Use this Dockerfile to build image, original image provided by u/Sea-Speaker1700
FROM tcclaviger/vllm-rocm-rdna4-mxfp4:latest
# Transformers Update
RUN pip install --upgrade transformers
# Triton Patch
RUN find /app -name "topk.py" -exec grep -l "N_EXPTS_ACT=k," {} \; | xargs -I{} sed -i 's/N_EXPTS_ACT=k, # constants/N_EXPTS_ACT=__import__("triton").next_power_of_2(k), # constants/' {}
CMD ["/bin/bash"]
build patched version
docker build -t vllm-mxfp4-patched -f Dockerfile .
Download model:
git lfs clone https://huggingface.co/djdeniro/Qwen3.5-397B-A17B-MXFP4
Launch script, keep your device id, replace $1 with model name, $2 with out port.
docker run --name "$1" \
--rm --tty --ipc=host --shm-size=32g \
--device /dev/kfd:/dev/kfd \
--device /dev/dri/renderD128:/dev/dri/renderD128 \
--device /dev/dri/renderD129:/dev/dri/renderD129 \
--device /dev/dri/renderD130:/dev/dri/renderD130 \
--device /dev/dri/renderD131:/dev/dri/renderD131 \
--device /dev/dri/renderD132:/dev/dri/renderD132 \
--device /dev/dri/renderD137:/dev/dri/renderD137 \
--device /dev/dri/renderD138:/dev/dri/renderD138 \
--device /dev/dri/renderD139:/dev/dri/renderD139 \
--device /dev/mem:/dev/mem \
-e HIP_VISIBLE_DEVICES=0,1,2,3,4,5,6,7 \
-e ROCR_VISIBLE_DEVICES=0,1,2,3,4,5,6,7 \
-v /mnt/llm_disk/models:/app/models:ro \
-e TRUST_REMOTE_CODE=1 \
-e OMP_NUM_THREADS=8 \
-e PYTORCH_TUNABLEOP_ENABLED=1 \
-e PYTORCH_TUNABLEOP_TUNING=0 \
-e PYTORCH_TUNABLEOP_RECORD_UNTUNED=0 \
-e VLLM_ROCM_USE_AITER=0 \
-e PYTORCH_TUNABLEOP_FILENAME=/tunableop/tunableop_merged.csv \
-e PYTORCH_TUNABLEOP_UNTUNED_FILENAME=/tunableop/tunableop_untuned%%d.csv \
-e GPU_MAX_HW_QUEUES=1 \
-p "$2":8000 \
-e TRITON_CACHE_DIR=/root/.triton/cache \
vllm-mxfp4-patched \
/app/models/Qwen3.5-397B-A17B-MXFP4 \
--served-model-name "$1" --host 0.0.0.0 --port 8000 --trust-remote-code \
--enable-prefix-caching --gpu-memory-utilization 0.98 --tensor-parallel-size 8 \
--max-model-len 131072 --max-num-seqs 4 \
--tool-call-parser qwen3_coder --enable-auto-tool-choice \
--override-generation-config '{"max_tokens": 64000, "temperature": 1.0, "top_p": 0.95, "top_k": 20, "presence_penalty": 1.5}' \
--compilation-config '{"cudagraph_capture_sizes": [1, 2, 4, 8, 16, 32, 64, 128], "max_cudagraph_capture_size": 128}' \
--max-num-batched-tokens 2048 \
--limit-mm-per-prompt.image 2 --mm-processor-cache-gb 1 \
--mm-processor-kwargs '{"max_pixels": 602112}' \
--reasoning-parser qwen3
Loading model 400-600s first time, and then got 30 t/s on tg, 3.5-3.7k on pp in one request.

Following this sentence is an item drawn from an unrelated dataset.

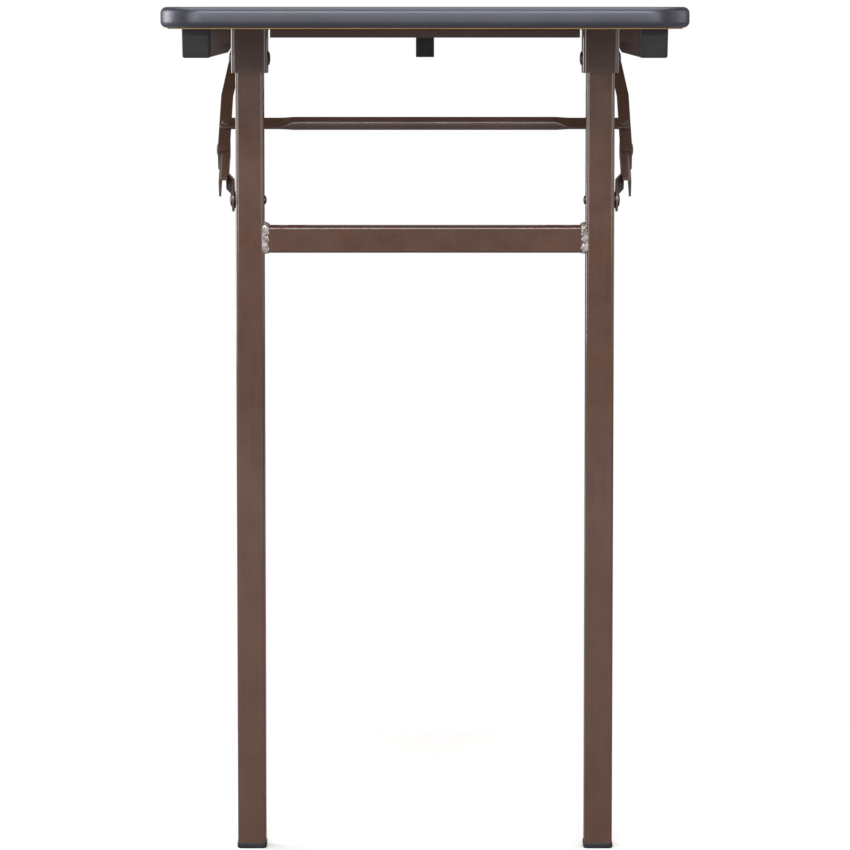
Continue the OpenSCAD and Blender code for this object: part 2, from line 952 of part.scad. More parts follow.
top_panel();
edge_band();
bumper(FRONT, LEFT);  // bumper_front_left
bumper(FRONT, RIGHT);  // bumper_front_right
bumper(BACK, LEFT);  // bumper_back_left
bumper(BACK, RIGHT);  // bumper_back_right
leg_catch(FRONT);  // leg_catch_front
leg_catch(BACK);  // leg_catch_back
leg_bracket(FRONT, LEFT);  // leg_bracket_front_left
leg_bracket(FRONT, RIGHT);  // leg_bracket_front_right
leg_bracket(BACK, LEFT);  // leg_bracket_back_left
leg_bracket(BACK, RIGHT);  // leg_bracket_back_right
cross_rail(FRONT);  // cross_rail_front
cross_rail(BACK);  // cross_rail_back
brace_bracket(FRONT, LEFT);  // brace_bracket_front_left
brace_bracket(FRONT, RIGHT);  // brace_bracket_front_right
brace_bracket(BACK, LEFT);  // brace_bracket_back_left
brace_bracket(BACK, RIGHT);  // brace_bracket_back_right
leg_bracket_screws();
brace_bracket_screws();
rail_screws_group();
catch_screws_group();
bumper_screws();
leg_pivot_rivets();
pivot_washers();
brace_pins();
leg(FRONT, LEFT);  // leg_front_left
leg(FRONT, RIGHT);  // leg_front_right
leg(BACK, LEFT);  // leg_back_left
leg(BACK, RIGHT);  // leg_back_right
crossbar(FRONT);  // crossbar_front
crossbar(BACK);  // crossbar_back
weld_beads(FRONT);  // weld_beads_front
weld_beads(BACK);  // weld_beads_back
foot_cap(FRONT, LEFT);  // foot_cap_front_left
foot_cap(FRONT, RIGHT);  // foot_cap_front_right
foot_cap(BACK, LEFT);  // foot_cap_back_left
foot_cap(BACK, RIGHT);  // foot_cap_back_right
leg_rivets(FRONT);  // leg_rivets_front
leg_rivets(BACK);  // leg_rivets_back
lower_link(FRONT, LEFT);  // lower_link_front_left
lower_link(FRONT, RIGHT);  // lower_link_front_right
lower_link(BACK, LEFT);  // lower_link_back_left
lower_link(BACK, RIGHT);  // lower_link_back_right
link_head(FRONT, LEFT);  // link_head_front_left
link_head(FRONT, RIGHT);  // link_head_front_right
link_head(BACK, LEFT);  // link_head_back_left
link_head(BACK, RIGHT);  // link_head_back_right
upper_link(FRONT, LEFT);  // upper_link_front_left
upper_link(FRONT, RIGHT);  // upper_link_front_right
upper_link(BACK, LEFT);  // upper_link_back_left
upper_link(BACK, RIGHT);  // upper_link_back_right
tie_bar(FRONT);  // tie_bar_front
tie_bar(BACK);  // tie_bar_back
tie_rivets(FRONT);  // tie_rivets_front
tie_rivets(BACK);  // tie_rivets_back
elbow_rivets(FRONT);  // elbow_rivets_front
elbow_rivets(BACK);  // elbow_rivets_back
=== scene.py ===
"""Finishes and studio for a folding table: bull-nosed plywood top on two leg frames that fold flat."""
import json
import math

import bmesh
import bpy
from bpy.props import FloatProperty, FloatVectorProperty, IntProperty, PointerProperty
from mathutils import Matrix, Vector, noise

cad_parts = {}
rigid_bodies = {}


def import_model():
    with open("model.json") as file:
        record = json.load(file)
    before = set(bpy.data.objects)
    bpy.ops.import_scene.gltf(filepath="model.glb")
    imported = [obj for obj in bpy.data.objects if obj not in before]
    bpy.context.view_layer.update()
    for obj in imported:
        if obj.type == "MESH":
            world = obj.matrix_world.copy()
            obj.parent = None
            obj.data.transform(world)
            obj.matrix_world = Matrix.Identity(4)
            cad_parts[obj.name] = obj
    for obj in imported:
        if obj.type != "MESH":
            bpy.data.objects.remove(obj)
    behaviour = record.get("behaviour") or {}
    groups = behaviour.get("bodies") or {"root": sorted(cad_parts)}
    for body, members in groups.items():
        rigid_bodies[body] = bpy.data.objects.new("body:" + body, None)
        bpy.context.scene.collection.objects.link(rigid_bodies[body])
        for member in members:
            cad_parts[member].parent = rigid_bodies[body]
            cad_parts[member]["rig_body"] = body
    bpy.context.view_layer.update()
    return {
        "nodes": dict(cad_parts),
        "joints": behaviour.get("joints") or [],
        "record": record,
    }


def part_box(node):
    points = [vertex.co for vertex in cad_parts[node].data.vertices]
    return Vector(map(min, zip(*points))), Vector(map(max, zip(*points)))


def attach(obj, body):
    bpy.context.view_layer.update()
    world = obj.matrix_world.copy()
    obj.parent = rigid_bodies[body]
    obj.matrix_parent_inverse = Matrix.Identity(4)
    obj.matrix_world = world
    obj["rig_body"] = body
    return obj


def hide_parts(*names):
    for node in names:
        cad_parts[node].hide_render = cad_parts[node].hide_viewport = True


for leftover in list(bpy.data.objects):
    bpy.data.objects.remove(leftover)
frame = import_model()

bl_info = {
    "name": "Folding Table Finishes",
    "version": (1, 0, 0),
    "blender": (4, 5, 0),
    "location": "View3D > Sidebar > Folding Table",
    "description": "Builds the finished surfaces of a folding table over its frame, and a studio round it",
    "category": "Object",
}

MM = 0.001
ENDS = ("front", "back")
SIDES = ("left", "right")
CORNERS = [f"{end}_{side}" for end in ENDS for side in SIDES]
SHOWN = ".shown"
X_AXIS = Vector((1, 0, 0))
UP = Vector((0, 0, 1))
SAME_POINT = 0.002 * MM
NEARLY_FLAT = math.radians(0.4)
TIE_CORNER = 4 * MM
TIE_ROUND_INSET = 25 * MM

BODY_OF = {node: piece["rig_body"] for node, piece in frame["nodes"].items()}
SLOT_OF = {row["node"]: row["material_slot"] for row in frame["record"]["subparts"]}
# The tie bars' rivets are painted with the braces
SLOT_OF.update({f"tie_rivets_{end}": "brown_fittings" for end in ENDS})
JOINT_AT = {joint["name"]: Vector(joint["pos_m"]) for joint in frame["joints"]}

PANEL_LOW, PANEL_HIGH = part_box("top_panel")
BAND_LOW, BAND_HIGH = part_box("edge_band")


def linear(colour):
    """A display colour from 0 to 1 as scene-linear light."""
    return tuple(c / 12.92 if c < 0.04045 else ((c + 0.055) / 1.055) ** 2.4 for c in colour)


def shade(slot, share=1.0):
    """The record's colour for a material slot, scene-linear, times a share."""
    row = next(m for m in frame["record"]["materials"] if m["slot"] == slot)
    return tuple(c * share for c in linear(row["base_color"]))


# ---- Settings ----


def length(name, description, millimetres):
    """A length setting, given in millimetres and kept in metres."""
    return FloatProperty(
        name=name, description=description, default=millimetres * MM, min=0.0, precision=5, unit="LENGTH"
    )


def tint(name, description, default):
    """A colour setting."""
    return FloatVectorProperty(
        name=name, description=description, default=default, size=3, min=0.0, max=1.0, subtype="COLOR"
    )


def lamp(name, description, watts):
    """A light's power, as a setting."""
    return FloatProperty(name=name, description=description, default=watts, min=0.0, unit="POWER")


def brightness(name, description, strength):
    """A strength without a unit, as a setting."""
    return FloatProperty(name=name, description=description, default=strength, min=0.0)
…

in 4x requests you will got up to 100 t/s.
I limit power per gpu (210W), if power limit 300W per gpu will speedup model.
Best result with this model i have when thinking budget is 0 tokens for coding tasks.
Turbulent_Pin7635@reddit
1700W o.O
djdeniro@reddit (OP)
4800w PSU ☠️
Turbulent_Pin7635@reddit
Hell, baby Jesus in holy fucking sky!
FullOf_Bad_Ideas@reddit
that's a really good performance. 3.5k PP is impressive, especially with TP 8 and PCI-E. That's without prefix caching contaminating the numbers, right?
Thanks-Suitable@reddit
would love to see these results!
TaroOk7112@reddit
Where are you plugin 8 GPUs? What is your motherboard?
djdeniro@reddit (OP)
MB: MZ32-AR0
putrasherni@reddit
Great work !